I am really excited about this. I might get one of these very soon after I buy my iMac. Right now I've got about 5 external drives I'm using with no good (but still some) redundancy for my media.

As a Freelance video Editor who occasionally works at home... this is great news. I also have five FW400 drives and a FW800 drive in use.

USB connectivity was the one thing that made the DROBO product unappealing to me for Editing purposes. It was a great idea, yet fell short. Now with the FW800 version, it looks as though I'll have to re-think the DROBO !!
 
they are pretty tempting now that they have firewire. I laughed when I first saw they only had usb.

BUT...anyone care to explain to my small brain on how you can have a good protection of 4 1 TB drives and only use 1 of the 4 for protection. I just dont get it.:confused:
 
they are pretty tempting now that they have firewire. I laughed when I first saw they only had usb.

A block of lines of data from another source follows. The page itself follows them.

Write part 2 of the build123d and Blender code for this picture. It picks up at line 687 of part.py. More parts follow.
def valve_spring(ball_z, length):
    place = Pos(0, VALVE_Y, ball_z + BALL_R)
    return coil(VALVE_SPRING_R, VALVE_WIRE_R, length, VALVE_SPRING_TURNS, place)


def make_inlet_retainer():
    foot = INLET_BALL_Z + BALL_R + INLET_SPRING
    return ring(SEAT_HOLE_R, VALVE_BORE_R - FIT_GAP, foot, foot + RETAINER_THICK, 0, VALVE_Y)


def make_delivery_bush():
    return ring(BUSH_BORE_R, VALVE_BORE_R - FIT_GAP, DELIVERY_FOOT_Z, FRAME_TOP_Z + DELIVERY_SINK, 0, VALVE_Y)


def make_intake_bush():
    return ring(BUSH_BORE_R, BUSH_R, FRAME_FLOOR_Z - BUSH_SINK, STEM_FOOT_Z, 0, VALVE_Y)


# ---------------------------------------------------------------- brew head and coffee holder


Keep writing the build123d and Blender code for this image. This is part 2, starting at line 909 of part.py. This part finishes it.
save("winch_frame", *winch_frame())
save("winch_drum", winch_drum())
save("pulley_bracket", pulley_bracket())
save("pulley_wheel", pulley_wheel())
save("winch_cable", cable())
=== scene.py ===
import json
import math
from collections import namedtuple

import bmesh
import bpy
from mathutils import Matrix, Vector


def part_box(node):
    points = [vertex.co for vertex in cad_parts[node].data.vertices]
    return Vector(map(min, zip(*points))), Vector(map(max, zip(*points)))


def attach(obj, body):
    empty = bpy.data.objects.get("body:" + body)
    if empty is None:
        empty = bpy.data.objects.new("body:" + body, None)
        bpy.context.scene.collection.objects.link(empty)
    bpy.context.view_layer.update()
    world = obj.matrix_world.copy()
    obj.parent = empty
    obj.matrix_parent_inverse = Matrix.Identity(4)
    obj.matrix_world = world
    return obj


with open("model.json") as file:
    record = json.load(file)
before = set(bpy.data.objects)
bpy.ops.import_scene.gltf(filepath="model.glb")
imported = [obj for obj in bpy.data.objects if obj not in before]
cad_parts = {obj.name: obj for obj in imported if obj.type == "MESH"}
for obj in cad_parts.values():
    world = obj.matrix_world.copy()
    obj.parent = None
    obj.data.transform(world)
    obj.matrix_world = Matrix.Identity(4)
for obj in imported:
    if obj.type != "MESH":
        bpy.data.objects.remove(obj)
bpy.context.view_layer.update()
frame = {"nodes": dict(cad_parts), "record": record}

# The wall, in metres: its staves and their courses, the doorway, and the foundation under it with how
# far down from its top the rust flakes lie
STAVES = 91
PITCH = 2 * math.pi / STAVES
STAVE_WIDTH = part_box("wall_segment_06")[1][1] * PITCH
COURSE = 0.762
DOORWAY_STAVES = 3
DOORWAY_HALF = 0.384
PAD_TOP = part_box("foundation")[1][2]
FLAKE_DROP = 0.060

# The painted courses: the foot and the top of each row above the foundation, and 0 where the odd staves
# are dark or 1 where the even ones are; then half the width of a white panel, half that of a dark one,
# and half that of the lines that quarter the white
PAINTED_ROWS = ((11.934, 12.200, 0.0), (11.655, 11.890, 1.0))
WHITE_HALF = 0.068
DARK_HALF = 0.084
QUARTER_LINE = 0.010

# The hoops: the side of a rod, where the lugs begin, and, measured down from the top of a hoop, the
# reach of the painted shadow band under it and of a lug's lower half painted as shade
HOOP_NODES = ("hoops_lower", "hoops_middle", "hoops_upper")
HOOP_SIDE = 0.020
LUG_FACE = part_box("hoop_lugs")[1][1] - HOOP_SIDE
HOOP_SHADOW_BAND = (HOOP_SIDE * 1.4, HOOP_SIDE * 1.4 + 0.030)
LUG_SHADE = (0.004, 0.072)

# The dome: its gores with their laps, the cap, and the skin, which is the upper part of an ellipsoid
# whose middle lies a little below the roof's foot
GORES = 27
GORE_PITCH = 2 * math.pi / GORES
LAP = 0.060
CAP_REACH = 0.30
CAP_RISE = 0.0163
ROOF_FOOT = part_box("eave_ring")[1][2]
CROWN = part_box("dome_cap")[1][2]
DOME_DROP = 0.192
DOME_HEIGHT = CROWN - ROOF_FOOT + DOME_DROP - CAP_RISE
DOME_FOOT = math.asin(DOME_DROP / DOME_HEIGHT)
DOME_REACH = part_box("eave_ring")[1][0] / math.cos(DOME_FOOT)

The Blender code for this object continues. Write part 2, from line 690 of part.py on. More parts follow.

BUT...anyone care to explain to my small brain on how you can have a good protection of 4 1 TB drives and only use 1 of the 4 for protection. I just dont get it.:confused:

There isn't one drive that does all the 'protection.' Every piece of data on any of the 4 drives, is duplicated on at least one of the other drives. The drobo keeps track of where each piece is stored, so if one drive is lost, it can pull the needed files from the other 3 drives and reproduce the data from the old drive onto the new one.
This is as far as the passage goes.